No firm decision on identity scheme data storage have yet been taken, according to Burnham, but at minimum the passport will include an ICAO standard "high resolution image" that can be read by machine. "It is also assumed," he says, "that images of the other biometrics will be stored at a sufficient resolution to enable templates (the compact encodings of the essential patterns in iris and fingerprint biometrics which are used by matching algorithms) to be regenerated should the matching technology being used by the Identity Cards scheme be updated or changed."
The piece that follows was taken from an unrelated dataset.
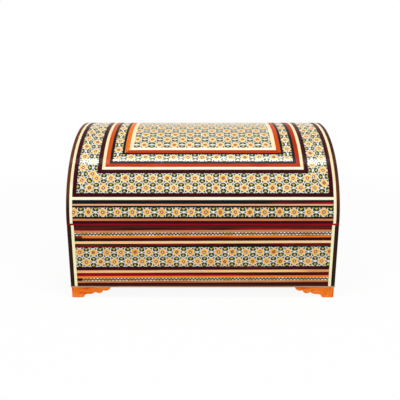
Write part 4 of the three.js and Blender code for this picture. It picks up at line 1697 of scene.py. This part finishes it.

That however is where he switches from what's actually carried in the passport (and, assuming the use of the same technology, the ID card), to data that may simply be squirrelled away in the Home Office archives. According to the Passport Office's published statements the passport will contain a facial image, but the inclusion of other biometrics is simply an option that will be considered. Europe however intends to include both facial and fingerprint from 2008, and while the UK is not bound by this decision because it is not part of the Schengen agreement, the UK Government intends to toe the line anyway. So whatever the Passport Office says, we can assume fingerprints will be added.

The ICAO biometric standard calls for a minimum of 32K storage, but 64K, which has been adopted for the US passport, looks likely to be the de facto world standard. The templates Burnham refers to "might be expected to take up a few 10's of Kilobytes per person", so should be no great challenge as far as central storage is concerned, but that is clearly not the case when it comes to a 64K chip in the passport. According to data prepared for the European Council of Ministers, the facial image will take up 12-15K, while fingerprints are expected to require 12K per finger. The European standard biometric passport is currently planned to include facial image and two fingerprints, so Europe's biometric data mops up 36-40K. More storage will be used by other data so, as and when the UK does add fingerprint, it's difficult to see how it could go much beyond Europe's two without going to the expense of increasing the available storage. This implies that when it comes to recognition of individuals without the presence of a card of passport (as in 'you are your ID'), the system will rely on two fingerprints alone, given the relatively poor performance of facial in such scenarios.

And iris data, which the UK likes but which is not part of the European proposals? In your dreams, we'd say. Incidentally, some people do argue that a signature is a biometric, and we can't see why it shouldn't be. So, strictly speaking, the UK scheme will use 14 biometrics, not 13, as the signature will be stored too. We commend this as a cheap marketing upgrade to the snake oil salesmen at the Home Office explaining why the scheme's so amazingly secure.

And about that biometric passport rollout... Given that, as the Home Office insists, the infrastructure for ID cards, including enrolment centres, is needed anyway in order to meet ICAO biometric passport requirements, there are just a few things about the Passport Office's release schedules that seem not entirely to add up. We've just passed one small milestone in the form of the new rules for passport photos, which try to make it easier for machines by telling you to keep your head straight, tuck your teeth in and stop looking so shiny, etc.*. The next step is due early next year, when the issuing of biometric passports begins. But as we shall see shortly, "biometric" is something of a misnomer here, because really all it means at first is that they'll have a chip in them.

But you'll still apply for them in the same way, using the same normal (albeit with your teeth tucked in) pictures, and they'll be ICAO-compliant biometric passports anyway. We do not yet have an ETA for the biometric enrolment centres we'll have to show up at in order to have the full range of data collected, which is understandable insofar as the ID Cards Bill has not yet been passed, but would be perplexing if the enrolment centres were necessary for biometric passports. Which, as we keep saying, they're not.

The Passport Office does however intend that new applicants for passports will have to report for personal interview from late next year, and that's the obvious opportunity for the commencement of biometric enrolment. So, biometric passport rollout using normal (come on, we've told you to keep your head straight) pictures and processes, early 2006. Enrolment centres 'needed' for biometric passports, late 2006 at the earliest. Your honour, we rest our case. The Government's linkage between ID cards and passports is phoney. ®

* If you think about what's happening here, the Rise of the Machines is all too obvious. The deployment of technology means that just looking approximately like yourself, which has been enough to satisfy dozing border control operatives for many years, is no longer enough. You now need to look like what the machines imagine you should look like. The new rules haven't been in place long and were cunningly brought in after the summer passport rush, so we can probably look forward to the reports of many horror stories that haven't yet happened. The Sunday Times has started collecting, but disappointingly the original appeal for contributions is funnier than the subsequent selection of the best. Help them out, people...

Passport trivia(?): According to an answer given by Andy Burnham on 18th October, the total number of lost or stolen passports reported in the UK in 2004 was 306,406. The 2003 figure was 184,301, so the increase was much larger than in previous years (2002 - 166,358, 2001 - 148,230, 2000 - 114,624). One wonders what factors might underlie this apparently disturbing trend, but one very much doubts that it has yet occurred to the Home Office to do so.